The year’s events were epitomised by the collapse of the Berlin Wall, a symbol of oppression to many, and over the next two years, communist regimes fell in the Balkans and the Soviet Union.
While the situation in Egypt and other Arab nations is far from over, experts and commentators have drawn some parallels between the two eras.
“The way they started – the demand for reform, democracy and the mass protests in terms of sweeping movements – are similar characteristics,” Tony Saunois, secretary of the Committee for Workers International based in London, told Al Jazeera.
A number of other factors, including the failure of government to keep spirits up amid economic hardship, can also be compared with what happened in eastern Europe when people realised the new system was not working, Edward Lucas, author of The New Cold War and international editor of The Economist, said.

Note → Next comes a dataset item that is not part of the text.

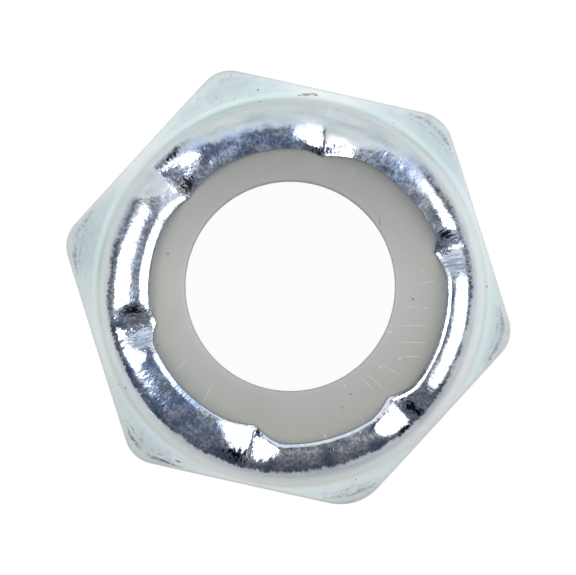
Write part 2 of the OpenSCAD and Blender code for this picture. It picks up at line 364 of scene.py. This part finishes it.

“The regimes lost their soft power – it’s not more fun, or prosperous, under their rule,” he told Al Jazeera.
Another parallel is that “the climate of fear has ebbed and people no longer believe that the regime is willing to kill”.
Lack of a superpower
But while some point to the domino effect that spread across eastern Europe as being similar to the way protests and uprising are moving across the Arab world, there are also some distinct differences.
“In 1989 there was an implosion of a social system that was based on a centralised system. The Arab world doesn’t have that,” Saunois says.
“They do have state control in terms of political oppression, but … the social basis they rest on, capitalism, is different.
“The international consequences of 1989 were also different. One of them was the pushing back of Socialism – that’s not going to be replicated by the movement in the Arab world when you’ve got a world economic recession.”
With the situation still open in Egypt, there are also questions as to what political movement will emerge as the strongest once, if and when, Mubarak bows out as leader.
George Joffe, lecturer at the Centre for International Studies at Cambridge University, says no one yet knows what the future holds for Arab states.
“In the Arab world there’s an underlay of commonality about what’s happening, but it’s a sociological one rather than a political one,” he told Al Jazeera.
“The real demand of the people is simple – to be free of oppression. But what’s not clear is if they can agree on what the future can be”
“We are not seeing any ideology destroyed, and in the Arab world there’s not one ideology, there’s many.”
He said many former Soviet states were quick to install democractic adminstrations partly because some had previously held them, such as Czechoslovakia, but also because they were part of the wider “European experience”.
“But it’s interesting to note that when you moved further east, to Belarus, to Russia, then there wasn’t such enthusiam for the democratic model.”
Joffe adds a word of caution when comparing the situation of 1989 to the present Arab revolt, because “each country is separate”, with different relations between the military, the government and opposition groups.
“The real demand of the people is simple – to be free of oppression. But what’s not clear is if clear is if they can agree on what the future can be.
“We’re standing at a very uncertain moment. There’s going to be change. No regime is going to be able to engage in the kind of oppression that we’ve seen before. But it doesn’t mean we won’t still see more autocratic regimes in the future.”
Some media outlets have highlighted concern that the uprising in Egypt could pave the way for an Iranian-style Islamic movement to seize power, but it is a suggestion quickly squashed by academics.
Omar Ashour, a lecturer in Arab politics at the University of Exeter in Britain, told Al Jazeera “the main group of persons in Egypt are young men who are disenchanted, who are pushing for a democratic society”.
“Most of the ones leading the Islamic groups are less well organised but they don’t want to confront the government and they did not support this revolution in the beginning.
“So even if they took power, we might more or less see something that is similar to Turkey rather than Iran.”
‘End to tyranny’
Despite the differences, there are some lessons from history the Egyptian people may be willing to take home with them.
Lucas says protesters fighting for democracy across the Arab world should beware the “shape-shifting of clever people in the regime”.
“A lot of old communists came back in old guises – if you look around eastern Europe now many people in power had careers that flourished in the communist era,” he said, adding that the old KGB used their connections and influence to regain power under the new regime.
Another lesson to be learnt from history, he said, is that “revolution doesn’t always mean democracy”, as illustrated by uprisings in Central Asia and Azerbaijan.
But Ashour is more optimistic.
“We are seeing already Al Jazeera has been cut from the Arab world that shows how fragile the situation is.
“I think this will be the beginning of the Arab spring and the end of an ugly era of brutality and tyranny,” he said.